What do all of these ventures have in common? It might not be obvious at first, but the answer is: None of them had much potential to make Benjamin rich. Well, richer that is. He could be cashing in, selling VitaminWater or something like that. Instead, Benjamin let his instincts carry him. "It's really whatever's going on at the time, whichever way the wind's blowing," he says of his various projects. "I guess what drives it is creativity. It's kind of like whatever I can feel something from, I do it. I just like to make stuff.

"At the end of the day, if I have something in my head and can actually see it produced and come to an end point, that's the joy of it," he continues. "As long as I can be creative and do something that seems cool, I'm good. It's not like I'm trying to make this kind of money, this kind of money, this kind of money. It's never the point."

So you're not exactly going to get Benjamin to admit that he took the part of Semi-Pro's Clarence "Coffee" Black — the flamboyant star of the American Basketball Association's worst team, the Flint Tropics — just to increase his commercial stats. But the truth is, playing opposite Ferrell and Woody Harrelson in a brainless, part-improvised, commercially viable comedy actually ended up challenging the musician-turned-actor in unexpected ways — even if he insists he didn't sweat it.

"I really wasn't too intimidated," he says. "For the audition, I had to audition with Will, and that actually wasn't too bad.
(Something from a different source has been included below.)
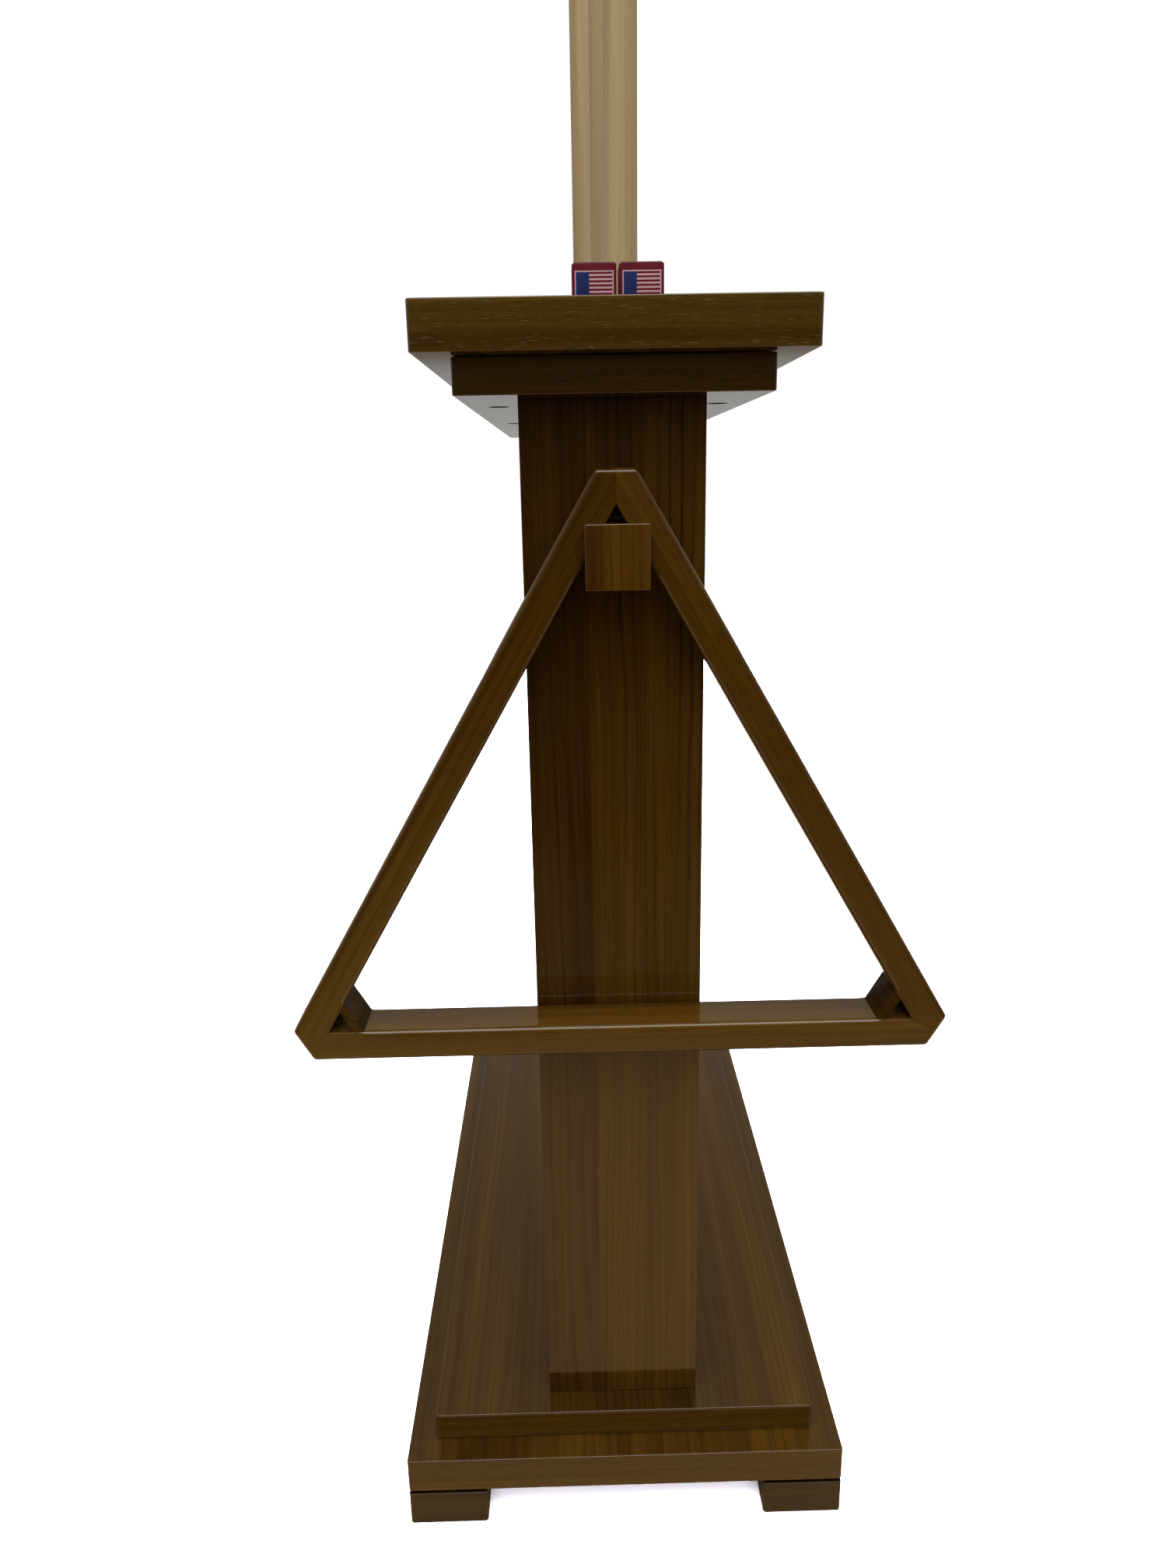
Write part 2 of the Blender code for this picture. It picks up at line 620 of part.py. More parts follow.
def make_cue(number, place, offset, lean):
    y = places()[place - 1]
    pivot = add_empty(f"cue_{number}_pivot", (offset, y, CUE_FOOT), math.atan(lean))
    shaft_top = CUE_LENGTH - FERRULE_LENGTH - TIP_LENGTH
    foot = CUE_BUTT_RADIUS - BUMPER_INSET

    bm = bmesh.new()
    turned(bm, [(0.0, 0.0), (foot - BUMPER_ROUND, 0.0),
                (foot - 0.25 * BUMPER_ROUND, 0.35 * BUMPER_ROUND), (foot, 1.25 * BUMPER_ROUND),
                (foot, BUMPER_HEIGHT - GAP), (0.0, BUMPER_HEIGHT - GAP)])
    add_object(f"cue_{number}_bumper", bm, BLACK_RUBBER, pivot, smooth=True)

    bm = bmesh.new()
    body = tapered(BUMPER_HEIGHT + BUTT_EASE, BUTT_TOP, 4)
    turned(bm, [(0.0, BUMPER_HEIGHT), (body[0][0] - BUTT_EASE / 2, BUMPER_HEIGHT), *body,
                (0.0, BUTT_TOP)])
    add_object(f"cue_{number}_butt", bm, STAINED_WOOD, pivot, smooth=True)

    bm = bmesh.new()
    body = tapered(BUTT_TOP + GAP, shaft_top, 8)
    turned(bm, [(0.0, BUTT_TOP + GAP), *body, (0.0, shaft_top)])
    add_object(f"cue_{number}_shaft", bm, MAPLE, pivot, smooth=True)

    bm = bmesh.new()
    body = tapered(shaft_top + GAP, CUE_LENGTH - TIP_LENGTH - GAP, 1)
    turned(bm, [(0.0, shaft_top + GAP), *body, (0.0, CUE_LENGTH - TIP_LENGTH - GAP)])
    add_object(f"cue_{number}_ferrule", bm, FERRULE_WHITE, pivot, smooth=True)

    bm = bmesh.new()
    base = CUE_LENGTH - TIP_LENGTH
    radius = cue_radius(base)
    turned(bm, [(0.0, base), (radius, base), (radius, base + 0.5 * TIP_LENGTH),
                (radius * 0.85, base + 0.75 * TIP_LENGTH), (radius * 0.5, base + 0.93 * TIP_LENGTH),
                (0.0, CUE_LENGTH)])
    add_object(f"cue_{number}_tip", bm, TIP_LEATHER, pivot, smooth=True)


def make_chalk(number, x):
    front = -TOP_LENGTH / 2 + CHALK_FRONT
    pivot = add_empty(f"chalk_{number}_pivot", (x, front + CHALK_SIDE / 2, TOP_TOP + GAP))
    half = CHALK_SIDE / 2

    bm = bmesh.new()
    inner = half - CHALK_WRAP
    height = CHALK_SIDE - CHALK_BARE
    layers = []
    for level in (0.0, height):
        layers.append([[bm.verts.new((sx * size, sy * size, level))
                        for sx, sy in ((-1, -1), (1, -1), (1, 1), (-1, 1))]
                       for size in (half, inner)])
    (outer_low, inner_low), (outer_high, inner_high) = layers
    for step in range(4):
        after = (step + 1) % 4
        for first, second in ((outer_low, inner_low), (inner_low, inner_high),
                              (inner_high, outer_high), (outer_high, outer_low)):
            bm.faces.new((first[step], first[after], second[after], second[step]))
    add_object(f"chalk_{number}_wrapper", bm, WRAPPER, pivot)

    bm = bmesh.new()
    side = 2 * (inner - GAP)
    box(bm, (0.0, 0.0, CHALK_SIDE / 2), (side, side, CHALK_SIDE))
    block = add_object(f"chalk_{number}_block", bm, CHALK_BODY, pivot)
    add_bevel(block, CHALK_EASE, 1)
    bm = bmesh.new()
    turned(bm, [(0.0, CHALK_SIDE - DISH_DEPTH), (DISH_RADIUS * 0.55, CHALK_SIDE - DISH_DEPTH * 0.75),
                (DISH_RADIUS, CHALK_SIDE + PAST / 10), (DISH_RADIUS, CHALK_SIDE + PAST),
                (0.0, CHALK_SIDE + PAST)])
    cut(block, bm)
    block.modifiers["holes"].object.parent = pivot


def main():
    clear_scene()
    make_feet()
    make_base()
    make_posts()
    make_top()
    make_peg()
    make_triangle()
    for number, (place, offset, lean) in enumerate(CUES, start=1):
        make_cue(number, place, offset, lean)
    for number, x in enumerate(CHALK_CENTRES, start=1):
        make_chalk(number, x)


main()
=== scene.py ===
"""Looks of the billiard cue stand: finished boards, cues, ball triangle and chalk, and the studio."""
import math

import bmesh
import bpy
from mathutils import Matrix, Vector


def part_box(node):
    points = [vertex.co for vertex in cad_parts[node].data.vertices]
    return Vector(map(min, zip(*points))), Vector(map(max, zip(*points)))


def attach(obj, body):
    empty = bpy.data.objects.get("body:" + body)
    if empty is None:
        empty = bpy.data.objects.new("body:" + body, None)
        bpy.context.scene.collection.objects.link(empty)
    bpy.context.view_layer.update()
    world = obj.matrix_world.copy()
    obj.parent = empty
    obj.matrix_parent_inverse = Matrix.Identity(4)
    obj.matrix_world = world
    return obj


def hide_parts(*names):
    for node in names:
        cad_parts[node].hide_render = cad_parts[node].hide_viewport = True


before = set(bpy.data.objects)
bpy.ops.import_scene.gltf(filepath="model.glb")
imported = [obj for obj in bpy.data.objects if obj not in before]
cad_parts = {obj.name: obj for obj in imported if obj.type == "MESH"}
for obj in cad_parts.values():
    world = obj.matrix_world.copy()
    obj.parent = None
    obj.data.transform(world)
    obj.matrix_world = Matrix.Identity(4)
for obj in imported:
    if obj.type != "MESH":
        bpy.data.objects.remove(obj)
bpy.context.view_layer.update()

X, Y, Z = 0, 1, 2

# ---------------------------------------------------------------- driving sizes, in metres
PLACE_COUNT = 6
PLACE_PITCH = 0.078
HOLE_RADIUS = 0.0215
HOLE_RIM = 0.002              # rounding of a through hole's rim
PAST = 0.003                  # how far a cutter reaches past the wood
RECESS_RIM = 0.001
RECESS_DEPTH = 0.007          # of the cues' places in the step board
EDGE_SCREW_X = 0.061          # screws that hold the top board from below
EDGE_SCREW_Y = (-0.190, 0.0, 0.190)
COUNTERBORE_RADIUS = 0.0061
EDGE_COUNTERBORE = 0.008
FOOT_COUNTERBORE = 0.010
PLINTH_COUNTERBORE = 0.012
POST_SCREW_X = 0.028
BOARD_EASE = 0.0008           # rounding of the boards' edges
BOARD_CORNER = 0.002          # radius of their standing corners
TOP_CORNER = 0.003
FOOT_EASE = 0.0005
POST_EASE = 0.0003
POST_RISE = 0.00026           # closes the gap over a post, where light would leak through
DOWEL_EASE = 0.0008
CHALK_EASE = 0.0007
PLAIN_ANGLE = 35.0            # edges sharper than this, in degrees, stay sharp
BAR_ANGLE = 40.0              # the same for bars and paper
TURNED_ANGLE = 50.0           # and for turned pieces
FACING = 0.7                  # how squarely a face looks along an axis to count as facing it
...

In music, you freestyle a lot, and you just kind of throw ideas out there. When you read a script, to make your character as real as possible, you have to sometimes go off on tangents too and keep going as long as possible. You've got film, so why not? Keep recording it."
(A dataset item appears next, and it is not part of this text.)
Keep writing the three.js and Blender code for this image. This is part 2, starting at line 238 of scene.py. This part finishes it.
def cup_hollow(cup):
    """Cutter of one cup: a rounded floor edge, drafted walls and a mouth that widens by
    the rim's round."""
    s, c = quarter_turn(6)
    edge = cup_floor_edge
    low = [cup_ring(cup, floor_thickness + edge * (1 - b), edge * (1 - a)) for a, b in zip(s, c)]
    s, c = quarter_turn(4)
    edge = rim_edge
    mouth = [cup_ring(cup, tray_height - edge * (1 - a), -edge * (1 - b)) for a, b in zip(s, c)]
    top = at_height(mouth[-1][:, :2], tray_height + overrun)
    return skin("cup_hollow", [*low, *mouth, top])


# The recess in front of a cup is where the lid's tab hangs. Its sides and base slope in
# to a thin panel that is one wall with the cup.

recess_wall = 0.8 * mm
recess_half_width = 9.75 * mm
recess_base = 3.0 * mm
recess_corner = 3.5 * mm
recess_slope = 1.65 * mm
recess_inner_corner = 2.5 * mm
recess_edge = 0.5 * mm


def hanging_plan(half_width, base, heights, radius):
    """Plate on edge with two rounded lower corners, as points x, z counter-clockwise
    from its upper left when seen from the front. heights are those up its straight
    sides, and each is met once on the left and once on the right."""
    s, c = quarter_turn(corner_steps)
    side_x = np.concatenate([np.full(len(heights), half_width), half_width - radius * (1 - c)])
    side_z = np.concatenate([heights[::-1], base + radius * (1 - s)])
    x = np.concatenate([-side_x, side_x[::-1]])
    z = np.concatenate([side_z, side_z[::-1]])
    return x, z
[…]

One of the biggest obstacles, says Benjamin, is the short shorts that he and Ferrell sport onscreen. They're as small and as tight as anything Fergie shakes her ass in. Ferrell has noted that he had to wear an extra pair of underpants while filming to keep his junk from falling out whenever he dropped into a defensive position. "We had to do two weeks of basketball training, so I just got that over with there," laughs Benjamin. "I wore my shorts through the two weeks of practice, so I wouldn't feel self-conscious on the first day of shooting. Clarence didn't care about the short shorts, so why should I?"

Given all this testicle-containment and artistic diversification, you have to wonder if like, say, Rob Zombie, Benjamin allows the various mediums he dwells in to inform each other. For example, Zombie makes music based on movies he likes. Then he makes videos that are inspired by both films and his music. Plus, he writes and directs movies that crib inspiration from all of them.

"They all relate in some way, because they're all ideas," says Benjamin. "But I wouldn't say one helps me out in another field. With music, it's kind of like I'm the writer, director, actor — everything. I have control of the outcome. In film, I don't have that control of what it becomes. You're pretty much under somebody else's control."

That appeals to him, he says. In fact, it's the very reason he likes making movies so much. "For 14 years, I've kind of been the puppet-master," he says. "It's kind of cool, especially when you're going through a period trying to find inspiration in the music. But when a great script comes along with a character I think I can play, it's great."